When we argue for the divine inspiration of Scripture, we do indeed want to assert that the Bible is “God-breathed” as Timothy puts it, and it is indeed the very word of God. But God used human authors to get his truths across. So human authorship is also a part of this.
Some of the earlier defenders of inspiration tended to err on the side of God using human authors almost mechanistically, almost as robots. A faulty idea arose – which came to be known as the dictation theory – that the human writers were mere wooden secretaries dictated to by God.
Of course in a few cases we do have actual dictation, as when Yahweh dictated to Moses the Ten Commandments, etc (see Exodus 20) or when Jesus dictated to John the seven letters to the churches of Asia Minor as found in Revelation 2-3.
Later defenders of the doctrine said we should think of an “organic” rather than a mechanistic view of inspiration. They wanted to stress the dual authorship of Scripture, properly understood. Sure, God takes pre-eminence here, but real human involvement is nonetheless included.
Theologians refer to this as the concursive theory of inspiration in which both authors are clearly involved, while God still gets his complete and infallible truth fully stated in Scripture. Thus the human writers were not mere passive scribes, but fully involved in the writing of Scripture.
Let me here offer some quotes by some of our great theologians who have wrestled with all this, going back just over a century ago, and then bringing it up to today. Princeton Seminary theologian B. B. Warfield (1851-1921), in an 1894 article, “The Divine and Human in the Bible,” put it this way:
The fundamental principle of this conception is that the whole of Scripture is the product of divine activities which enter it, however, not by superseding the activities of the human authors, but confluently with them; so that the Scriptures are the joint product of divine and human activities, both of which penetrate them at every point, working harmoniously together to the production of a writing which is not divine here and human there, but at once divine and human in every part, every word, and every particular. According to this conception, therefore, the whole Bible is recognized as human, the free product of human effort, in every part and word. And at the same time, the whole Bible is recognized as divine, the Word of God, his utterances, of which he is in the truest sense the Author. The human and divine factors in inspiration are conceived of as flowing confluently and harmoniously to the production of a common product. And the two elements are conceived of in the Scriptures as the inseparable constituents of one single and uncompounded product.
Dutch Reformed theologian Herman Bavinck (1854-1921) wrote in 1895 about the organic nature of inspiration in which the “human has become an instrument of the divine”. He writes:
The difference in language and style, in character and individuality, that can be discerned in the books of the Bible has become perfectly explicable. . . . The use of sources, the authors’ familiarity with earlier writings, their own inquiries, memory, reflection, and life experience are all included, not excluded, by the organic view. The Holy Spirit himself prepared his writers in that fashion. He did not suddenly descend on them from above but employed their whole personality as his instrument. Here too the saying “grace does not cancel out nature but perfects it” is applicable. The personality of the authors is not erased but maintained and sanctified.
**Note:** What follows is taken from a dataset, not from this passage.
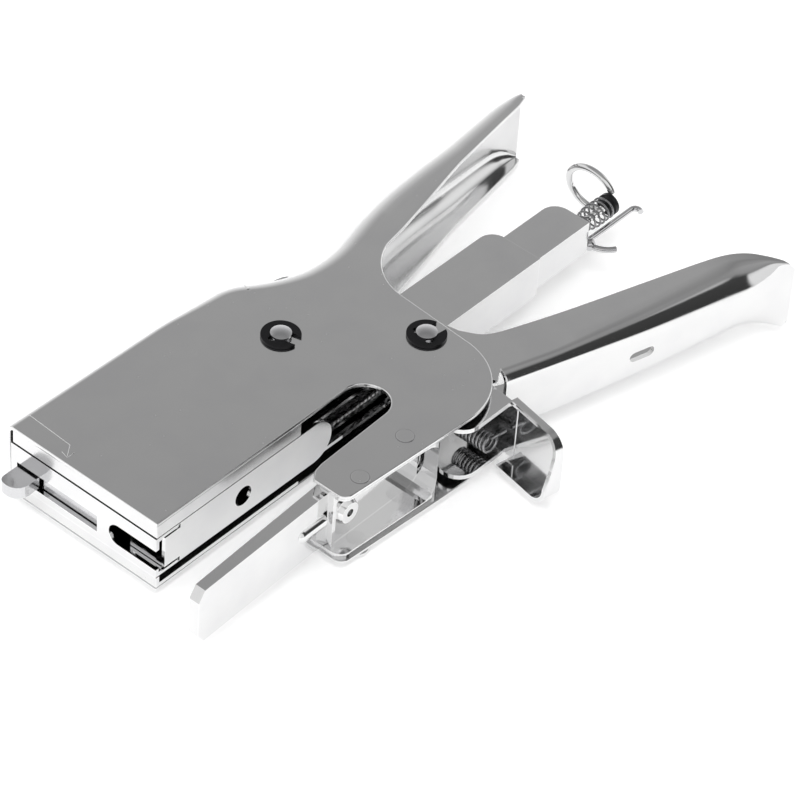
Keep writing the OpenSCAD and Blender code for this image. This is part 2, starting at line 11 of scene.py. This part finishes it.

Three much more recent authors can be cited here. James Packer, writing in 1992, said this about the dual authorship of Scripture:
The idea is not of mechanical dictation, or automatic writing, or any process which involved the suspending of the action of the human writer’s mind. Such concepts of inspiration are found in the Talmud, Philo, and the Fathers, but not in the Bible. The divine direction and control under which the biblical authors wrote was not a physical or psychological force, and it did not detract from but rather heightened the freedom, spontaneity, and creativeness of their writing.
The fact that in inspiration God did not obliterate the personality, style, outlook, and cultural conditioning of his penmen does not mean that his control of them was imperfect, or that they inevitably distorted the truth they had been given to convey in the process of writing it down.
And John Stott, writing in 2003 (Evangelical Truth, IVP) said this:
On the one hand, the Bible is the Word of God. For God spoke through the human authors in such a way as to determine what he intended to say, yet not in such a way as to violate, let alone smother, the personality of the human authors he chose to pen his words.
On the other hand, the Bible is the word of men. For ‘men spoke from God’ in such a way as to use their faculties freely, yet not in such a way as to distort, let alone destroy, the message of the divine author.
God spoke his words through their words in such a way that their words were simultaneously his. As a result, what they say God says.
Finally, Matthew Barrett in his new book God’s Word Alone (Zondervan, 2016), summarises things as follows:
We more clearly see man’s activity in this divine-human concursus when we look at how God frequently used the ordinary means of human life, even the peculiar and unique personalities, traits, background, and individual gifts of each author to bring about his message….
God does not merely communicate information through the human author, but he communicates the perspective, tone, and voice of the author as well. God often utilized the diverse experiences and personalities of the human authors, yet God’s use of human language and real human persons does not lessen the quality of Scripture or make it impure. To the contrary, God’s use of human language and human persons gives Scripture a rich diversity. Human authorship does not distort Scripture, like light passing through a dirty window, thereby causing it to cease being pure and holy. Rather, God prepares the path for Scripture by providentially forming the very personalities of those through whom he has chosen to communicate his Word. Surely if God can providentially control, sustain, and govern the cosmos, he can bring about his Word through human flesh. He did it with the incarnation; he did it again with Scripture.
There is still some mystery involved in how the perfect, sovereign God could use fallen and finite men to produce the truthful, inspired Scriptures. But that is what has happened. Having a proper understanding of the dual authorship of Scripture is a key component in getting these matters right.